Practical Formula Shortcuts
When you are under exam pressure, use these shortcuts:
- If every term in VC contains Q, just divide each term by Q one by one.
- If the variable cost function is polynomial, reduce the power of Q in each term by one after division.
- If you need AVC at a specific output, simplify first and substitute afterward.
- If output is zero, do not plug it into AVC directly. The expression involves division by zero.
Frequent Mistakes Students Make
- Using total cost instead of variable cost. AVC uses VC, not TC, unless you first subtract fixed cost.
- Forgetting to divide all terms by Q. Every term in the numerator must be divided by quantity.
- Mixing up AVC and marginal cost. AVC is an average; MC is the cost of the next unit.
- Evaluating at Q = 0. AVC is not defined there under the standard formula.
- Ignoring units. If VC is measured in dollars and Q in units, then AVC is dollars per unit.
How This Calculator Helps
The calculator above lets you enter a variable cost function, choose the function type, and evaluate AVC at any positive quantity. It also charts both total variable cost and average variable cost across a range of output values. That visual comparison is extremely useful. Variable cost often grows quickly, but average variable cost may move more slowly, flatten, or curve upward depending on the coefficients you enter.
If you are learning economics, try these experiments:
- Increase the highest order coefficient to see how rapidly AVC rises at larger output levels.
- Set lower order coefficients to zero and observe how the function simplifies.

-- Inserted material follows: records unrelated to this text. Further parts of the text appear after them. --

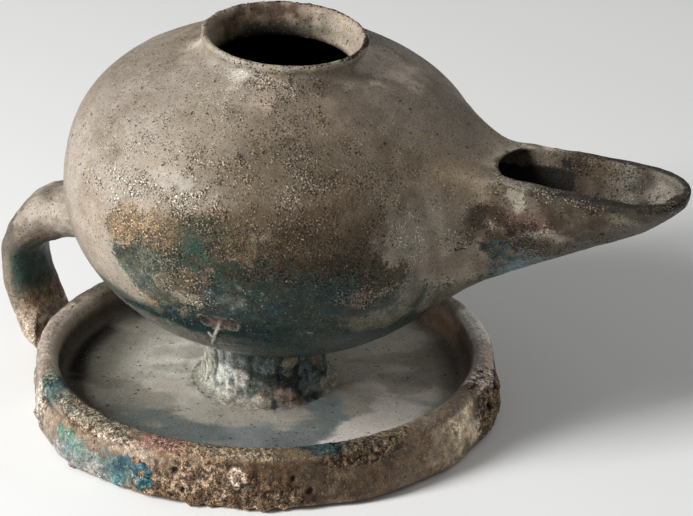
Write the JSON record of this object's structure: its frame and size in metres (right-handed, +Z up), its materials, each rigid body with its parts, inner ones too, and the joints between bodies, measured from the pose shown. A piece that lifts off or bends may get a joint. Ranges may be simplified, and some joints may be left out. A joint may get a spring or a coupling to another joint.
{
  "type": "oil lamp",
  "caption": "Round glazed pottery oil lamp with a low collar, a long open spout and a strap handle, on a short stem in a drip dish.",
  "frame": {"origin": "centre of the drip dish's flat underside, on the dish's axis", "axes": "+Z up along the dish's axis, +X towards the spout's tip, with the handle on -X; the pot leans 3 degrees towards +X"},
  "size_m": [0.1807, 0.1208, 0.1019],
  "materials": {
    "weathered_glaze": "satin, worn and pitted over buff clay, dark green-blue low down"
  },
  "bodies": {
    "root": {"oil_lamp": "weathered_glaze"}
  },
  "joints": []
}
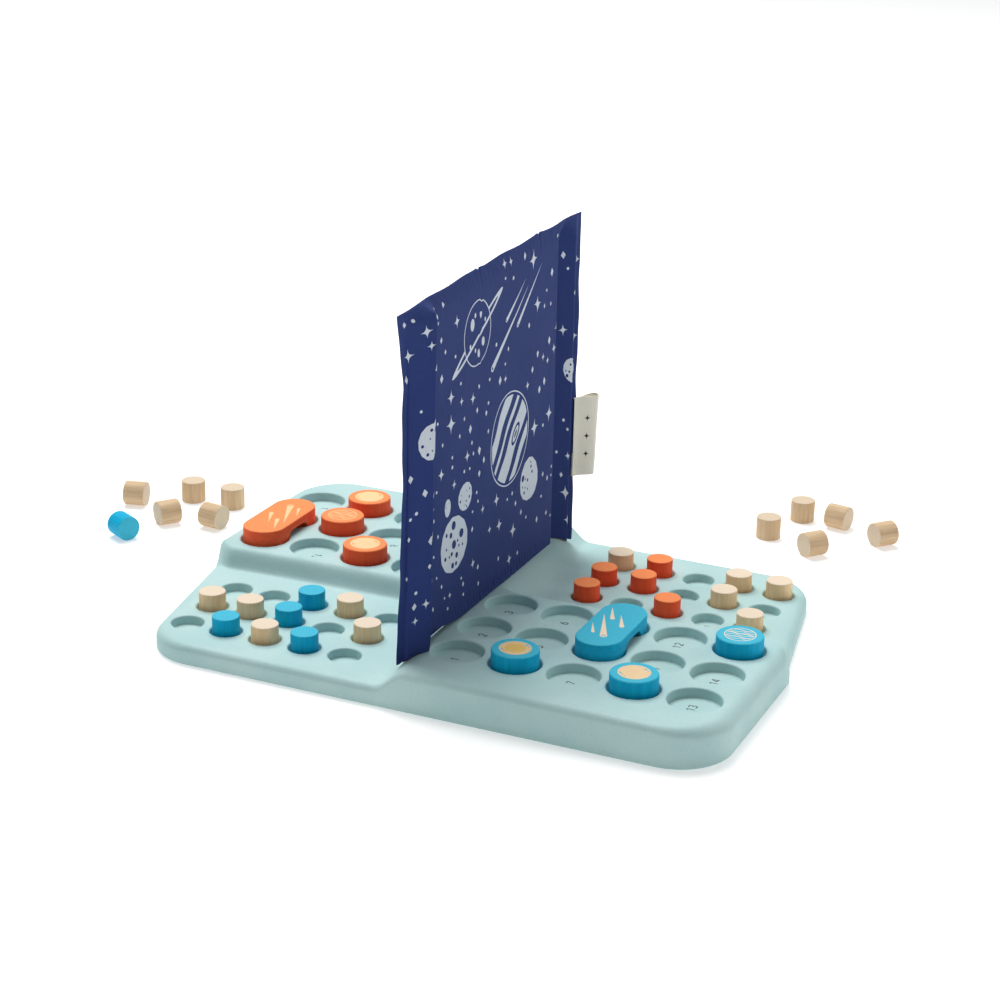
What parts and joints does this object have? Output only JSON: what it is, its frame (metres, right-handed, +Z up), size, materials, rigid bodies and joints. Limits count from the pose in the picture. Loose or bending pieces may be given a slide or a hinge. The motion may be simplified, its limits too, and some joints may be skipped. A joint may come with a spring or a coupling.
{
  "type": "fleet guessing case",
  "caption": "Two-player fleet guessing case: a moulded wood tray with stepped decks of round pockets, a cloth screen on slats between the players, wooden fleet pieces and marker pegs.",
  "frame": {"origin": "middle of the tray's underside, on the table", "axes": "+X along the tray, +Y across it along the screen, +Z up"},
  "size_m": [0.4633, 0.3722, 0.211],
  "materials": {
    "tray_composite": "matte moulded wood fibre, pale mint with fine speckle",
    "board": "plain grey board, hidden in the cloth",
    "slat_wood": "raw sanded wood",
    "screen_cloth": "navy cotton with pale star and planet print",
    "label_cloth": "unbleached cotton tape, blank",
    "blue_stained_wood": "satin water stain",
    "orange_stained_wood": "satin water stain",
    "natural_wood": "raw sanded wood"
  },
  "bodies": {
    "tray": {"tray": "tray_composite"},
    "screen": {"screen_board": "board", "screen_slat_front": "slat_wood", "screen_slat_back": "slat_wood", "screen_sleeve": "screen_cloth", "screen_label": "label_cloth"},
    "blue_planet_1": {"blue_planet_1": "blue_stained_wood"},
    "blue_planet_2": {"blue_planet_2": "blue_stained_wood"},
    "blue_planet_3": {"blue_planet_3": "blue_stained_wood"},
    "blue_meteor": {"blue_meteor": "blue_stained_wood"},
    "orange_planet_1": {"orange_planet_1": "orange_stained_wood"},
    "orange_planet_2": {"orange_planet_2": "orange_stained_wood"},
    "orange_planet_3": {"orange_planet_3": "orange_stained_wood"},
    "orange_meteor": {"orange_meteor": "orange_stained_wood"},
    "orange_peg_1": {"orange_peg_1": "orange_stained_wood"},
    "orange_peg_2": {"orange_peg_2": "orange_stained_wood"},
    "orange_peg_3": {"orange_peg_3": "orange_stained_wood"},
    "orange_peg_4": {"orange_peg_4": "orange_stained_wood"},
    "orange_peg_5": {"orange_peg_5": "orange_stained_wood"},
    "blue_peg_1": {"blue_peg_1": "blue_stained_wood"},
    "blue_peg_2": {"blue_peg_2": "blue_stained_wood"},
    "blue_peg_3": {"blue_peg_3": "blue_stained_wood"},
    "blue_peg_4": {"blue_peg_4": "blue_stained_wood"},
    "blue_peg_5": {"blue_peg_5": "blue_stained_wood"},
    "natural_peg_1": {"natural_peg_1": "natural_wood"},
    "natural_peg_2": {"natural_peg_2": "natural_wood"},
    "natural_peg_3": {"natural_peg_3": "natural_wood"},
    "natural_peg_4": {"natural_peg_4": "natural_wood"},
    "natural_peg_5": {"natural_peg_5": "natural_wood"},
    "natural_peg_6": {"natural_peg_6": "natural_wood"},
    "natural_peg_7": {"natural_peg_7": "natural_wood"},
    "natural_peg_8": {"natural_peg_8": "natural_wood"},
    "natural_peg_9": {"natural_peg_9": "natural_wood"},
    "natural_peg_10": {"natural_peg_10": "natural_wood"},
    "natural_peg_11": {"natural_peg_11": "natural_wood"},
    "natural_peg_12": {"natural_peg_12": "natural_wood"},
    "natural_peg_13": {"natural_peg_13": "natural_wood"},
    "natural_peg_14": {"natural_peg_14": "natural_wood"},
    "natural_peg_15": {"natural_peg_15": "natural_wood"},
    "natural_peg_16": {"natural_peg_16": "natural_wood"},
    "natural_peg_17": {"natural_peg_17": "natural_wood"},
    "natural_peg_18": {"natural_peg_18": "natural_wood"},
    "natural_peg_19": {"natural_peg_19": "natural_wood"},
    "natural_peg_20": {"natural_peg_20": "natural_wood"}
  },
  "joints": [
    {"name": "screen_lift", "type": "slide", "parent": "tray", "child": "screen", "axis": [0, 0, 1], "range_m": [0, 0.04]},
    {"name": "blue_planet_1_lift", "type": "slide", "parent": "tray", "child": "blue_planet_1", "axis": [0, 0, 1], "range_m": [0, 0.03]},
    {"name": "blue_planet_2_lift", "type": "slide", "parent": "tray", "child": "blue_planet_2", "axis": [0, 0, 1], "range_m": [0, 0.03]},
    {"name": "blue_planet_3_lift", "type": "slide", "parent": "tray", "child": "blue_planet_3", "axis": [0, 0, 1], "range_m": [0, 0.03]},
    {"name": "blue_meteor_lift", "type": "slide", "parent": "tray", "child": "blue_meteor", "axis": [0, 0, 1], "range_m": [0, 0.03]},
    {"name": "orange_planet_1_lift", "type": "slide", "parent": "tray", "child": "orange_planet_1", "axis": [0, 0, 1], "range_m": [0, 0.03]},
    {"name": "orange_planet_2_lift", "type": "slide", "parent": "tray", "child": "orange_planet_2", "axis": [0, 0, 1], "range_m": [0, 0.03]},
    {"name": "orange_planet_3_lift", "type": "slide", "parent": "tray", "child": "orange_planet_3", "axis": [0, 0, 1], "range_m": [0, 0.03]},
    {"name": "orange_meteor_lift", "type": "slide", "parent": "tray", "child": "orange_meteor", "axis": [0, 0, 1], "range_m": [0, 0.03]},
    {"name": "orange_peg_1_lift", "type": "slide", "parent": "tray", "child": "orange_peg_1", "axis": [0, 0, 1], "range_m": [0, 0.03]},
    {"name": "orange_peg_2_lift", "type": "slide", "parent": "tray", "child": "orange_peg_2", "axis": [0, 0, 1], "range_m": [0, 0.03]},
    {"name": "orange_peg_3_lift", "type": "slide", "parent": "tray", "child": "orange_peg_3", "axis": [0, 0, 1], "range_m": [0, 0.03]},
    {"name": "orange_peg_4_lift", "type": "slide", "parent": "tray", "child": "orange_peg_4", "axis": [0, 0, 1], "range_m": [0, 0.03]},
    {"name": "orange_peg_5_lift", "type": "slide", "parent": "tray", "child": "orange_peg_5", "axis": [0, 0, 1], "range_m": [0, 0.03]},
    {"name": "blue_peg_1_lift", "type": "slide", "parent": "tray", "child": "blue_peg_1", "axis": [0, 0, 1], "range_m": [0, 0.03]},
    {"name": "blue_peg_2_lift", "type": "slide", "parent": "tray", "child": "blue_peg_2", "axis": [0, 0, 1], "range_m": [0, 0.03]},
    {"name": "blue_peg_3_lift", "type": "slide", "parent": "tray", "child": "blue_peg_3", "axis": [0, 0, 1], "range_m": [0, 0.03]},
    {"name": "blue_peg_4_lift", "type": "slide", "parent": "tray", "child": "blue_peg_4", "axis": [0, 0, 1], "range_m": [0, 0.03]},
    {"name": "blue_peg_5_lift", "type": "slide", "parent": "tray", "child": "blue_peg_5", "axis": [0, 0, 1], "range_m": [0, 0.03]},
    {"name": "natural_peg_1_lift", "type": "slide", "parent": "tray", "child": "natural_peg_1", "axis": [0, 0, 1], "range_m": [0, 0.03]},
    {"name": "natural_peg_2_lift", "type": "slide", "parent": "tray", "child": "natural_peg_2", "axis": [0, 0, 1], "range_m": [0, 0.03]},
    {"name": "natural_peg_3_lift", "type": "slide", "parent": "tray", "child": "natural_peg_3", "axis": [0, 0, 1], "range_m": [0, 0.03]},
    {"name": "natural_peg_4_lift", "type": "slide", "parent": "tray", "child": "natural_peg_4", "axis": [0, 0, 1], "range_m": [0, 0.03]},
    {"name": "natural_peg_5_lift", "type": "slide", "parent": "tray", "child": "natural_peg_5", "axis": [0, 0, 1], "range_m": [0, 0.03]},
    {"name": "natural_peg_6_lift", "type": "slide", "parent": "tray", "child": "natural_peg_6", "axis": [0, 0, 1], "range_m": [0, 0.03]},
    {"name": "natural_peg_7_lift", "type": "slide", "parent": "tray", "child": "natural_peg_7", "axis": [0, 0, 1], "range_m": [0, 0.03]},
    {"name": "natural_peg_8_lift", "type": "slide", "parent": "tray", "child": "natural_peg_8", "axis": [0, 0, 1], "range_m": [0, 0.03]},
    {"name": "natural_peg_9_lift", "type": "slide", "parent": "tray", "child": "natural_peg_9", "axis": [0, 0, 1], "range_m": [0, 0.03]},
    {"name": "natural_peg_10_lift", "type": "slide", "parent": "tray", "child": "natural_peg_10", "axis": [0, 0, 1], "range_m": [0, 0.03]},
    {"name": "natural_peg_11_lift", "type": "slide", "parent": "tray", "child": "natural_peg_11", "axis": [0, 0, 1], "range_m": [0, 0.03]},
    {"name": "natural_peg_12_lift", "type": "slide", "parent": "tray", "child": "natural_peg_12", "axis": [0, 0, 1], "range_m": [0, 0.03]},
    {"name": "natural_peg_13_lift", "type": "slide", "parent": "tray", "child": "natural_peg_13", "axis": [0, 0, 1], "range_m": [0, 0.03]},
    {"name": "natural_peg_14_lift", "type": "slide", "parent": "tray", "child": "natural_peg_14", "axis": [0, 0, 1], "range_m": [0, 0.03]},
    {"name": "natural_peg_15_lift", "type": "slide", "parent": "tray", "child": "natural_peg_15", "axis": [0, 0, 1], "range_m": [0, 0.03]},
    {"name": "natural_peg_16_lift", "type": "slide", "parent": "tray", "child": "natural_peg_16", "axis": [0, 0, 1], "range_m": [0, 0.03]},
    {"name": "natural_peg_17_lift", "type": "slide", "parent": "tray", "child": "natural_peg_17", "axis": [0, 0, 1], "range_m": [0, 0.03]},
    {"name": "natural_peg_18_lift", "type": "slide", "parent": "tray", "child": "natural_peg_18", "axis": [0, 0, 1], "range_m": [0, 0.03]},
    {"name": "natural_peg_19_lift", "type": "slide", "parent": "tray", "child": "natural_peg_19", "axis": [0, 0, 1], "range_m": [0, 0.03]},
    {"name": "natural_peg_20_lift", "type": "slide", "parent": "tray", "child": "natural_peg_20", "axis": [0, 0, 1], "range_m": [0, 0.03]}
  ]
}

- Compare linear and quadratic specifications to understand why real cost curves are often not straight lines.
Final Takeaway
To calculate the average variable cost function, start with the variable cost function VC(Q), divide the entire expression by output Q, simplify, and then evaluate at any positive quantity as needed. The core formula is simple, but the economic interpretation is powerful. AVC helps explain short run efficiency, pricing pressure, shutdown decisions, and the shape of the firm’s cost curves. Once you become comfortable moving from VC(Q) to AVC(Q), you will find many other cost concepts easier to understand as well.